Author ORCID Identifier

https://orcid.org/0000-0002-7362-4418

Date Available

5-27-2023

Year of Publication

2021

Degree Name

Master of Arts (MA)

Document Type

Master's Thesis

College

Arts and Sciences

Department/School/Program

History

First Advisor

Dr. Amy Murrell Taylor

Abstract

The Kentucky Horse Park describes itself as the world’s only equine theme park. However, the park is not entirely without historical precedent; instead, world’s fairs, amusement parks, and theme parks all form a century-long pedigree chart through which the park can trace its ancestors. The Kentucky Horse Park’s links to these predecessors deepen our understanding of how the park is a reflection of the world around it and the motivations for how and why it was built. From its inception in the late 1960s, to when it opened in 1978, through the present day, the Kentucky Horse Park was and still is an embodiment of white racialized ideals about the history of Kentucky and how its horse tourism industry communicates and reinforces those nostalgic fantasies.
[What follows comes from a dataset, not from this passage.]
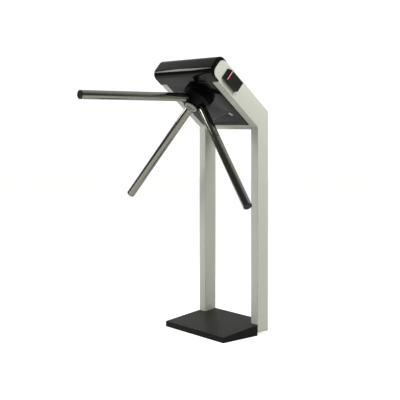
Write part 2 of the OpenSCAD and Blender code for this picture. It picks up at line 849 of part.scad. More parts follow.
// puts children at a reader: z out of the side frame, x up the slope, y across the head
module at_reader(side) {
    hub_space() mirror([side < 0 ? 1 : 0, 0, 0])
        translate([base_w / 2, -16.5, -reader_w - 23]) rotate([90, 0, 90]) children();
}

module reader_outline(g) {
    bevel = reader_t - 5;
    polygon([[g, 0], [g, reader_t - g], [reader_len - bevel * 0.92, reader_t - g],
        [reader_len - g, 5], [reader_len - g, 0]]);
}

module reader(side) {
    edge = reader_len - (reader_t - 5) * 0.92;
    color([0.05, 0.05, 0.05]) at_reader(side) difference() {
        rotate([90, 0, 0]) translate([0, 0, -reader_w]) linear_extrude(reader_w)
            reader_outline(0);
        rotate([90, 0, 0]) translate([0, 0, 2 - reader_w]) linear_extrude(reader_w - 4)
            difference() {
                reader_outline(2);
                translate([-1, -1]) square([reader_len + 2, 3]);
            }
        block([edge - 1 - strip_w, edge - 1], [1.5, reader_w - 1.5], reader_t - 1, reader_t + 1);
    }
}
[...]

The joint monument to the Black jockey Isaac Murphy and champion racehorse Man o’ War, and the multiple disinterments and reburials Murphy underwent in the process, epitomizes the way in which race is at the center of the history of the park itself. While the park was certainly created with some genuine intentions of making horse tourism accessible to the masses of locals and tourists who desired it, the story of this theme park’s emergence cannot be disentangled from the history of race in twentieth-century Kentucky.